The Origins of Yellow Staining

By Robert G. Wilkin, P.E.

CBI recently completed a project to recoat the stone on a 200-year-old mill building.  The project was designed under the requirements of the Massachusetts Historical Commission, so the recoated stone needed to match its previous appearance.  The stone on this building softens when wet, unlike Portland Cement, the most common type of cement used today.  The stone had a very old thick lime wash applied many years ago before Portland Cement was available, and had be coated with many things over time. 

By the time CBI assessed the building the newer coatings were peeling and flaking off of the soft, friable lime wash that remained.  During the project the remaining materials were taken down to the stone and the joints were cleared out and pointed.  The stone was then coated with an elastomeric latex coating that restored the building

Several months after completion, for no apparent reason several stones were exhibiting yellow stains through the coating.  The building manager applied a small amount of rust stain remover, the type used to remove rust stains on porcelain tubs, and the stains disappeared.  It turns out that these stones contained iron and the iron bled through the coating.  A stain killer was applied and the stones were recoated to stop the stain recurrence. 

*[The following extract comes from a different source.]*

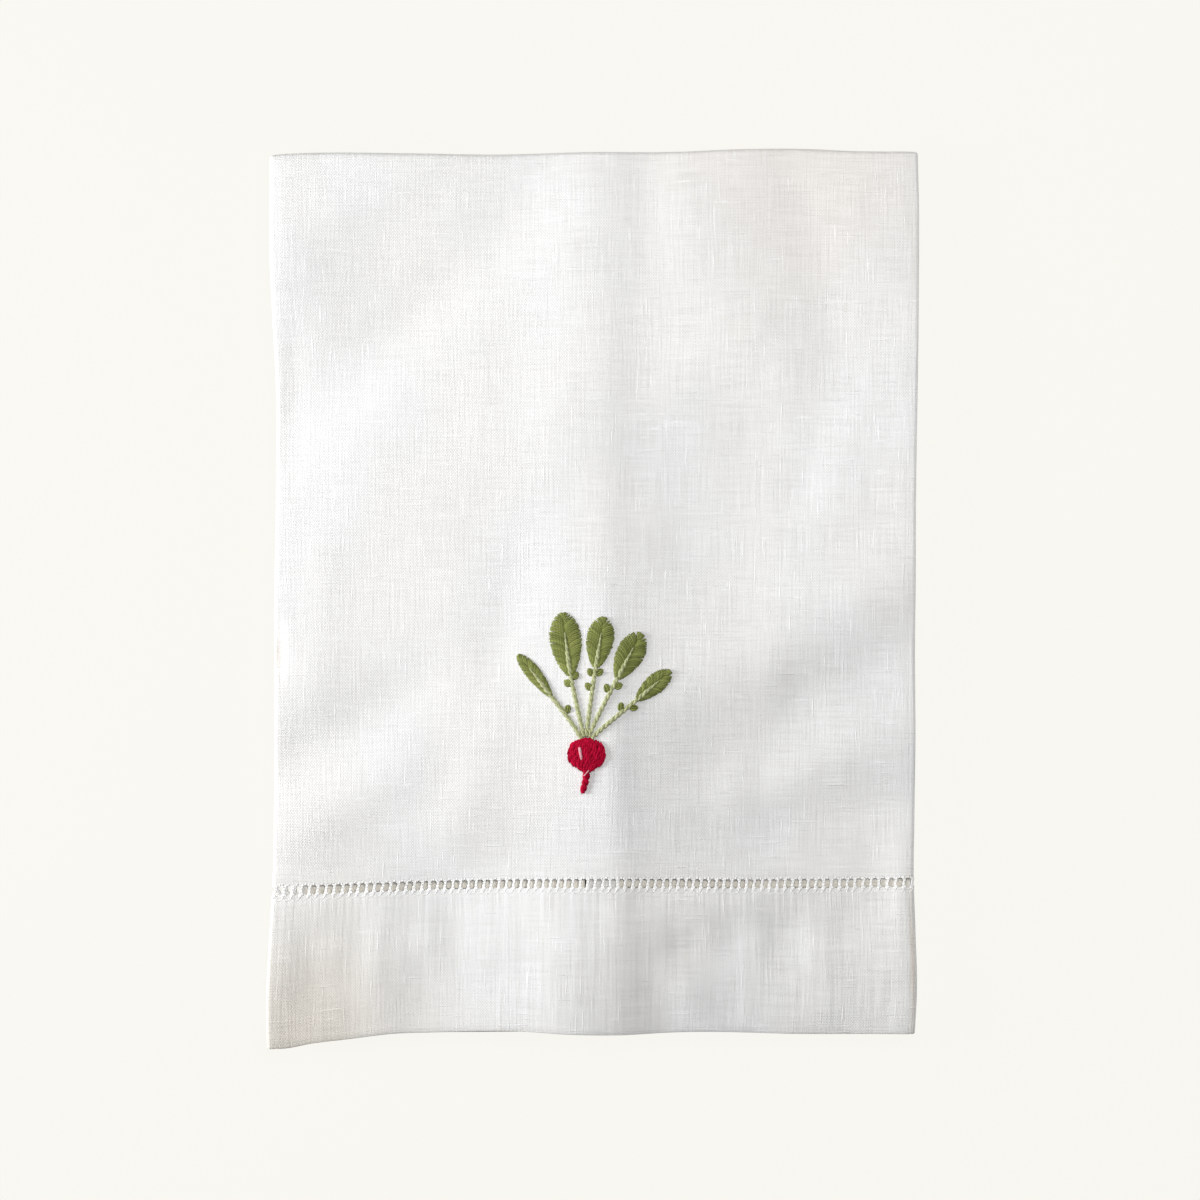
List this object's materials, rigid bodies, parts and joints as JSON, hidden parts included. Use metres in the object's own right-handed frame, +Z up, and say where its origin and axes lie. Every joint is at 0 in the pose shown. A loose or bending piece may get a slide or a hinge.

An interesting point in this vein has to do with my washing machine.  Rust formed on poorly coated edges around the top-loading door opening.  Because of the rust, yellow stains were appearing on white clothes.  I tried the rust stain remover on the shirts, carefully, since I wasn’t sure what it would do to the fabric.   It worked great, taking out the stains with no damage at all on the fabric.  I coated the edges around the door with silicone sealant and that seems to have stopped the rusting, at least for now. 

It is always interesting to tie what we learn in the field with what we learn in our lives outside of work, and vice versa.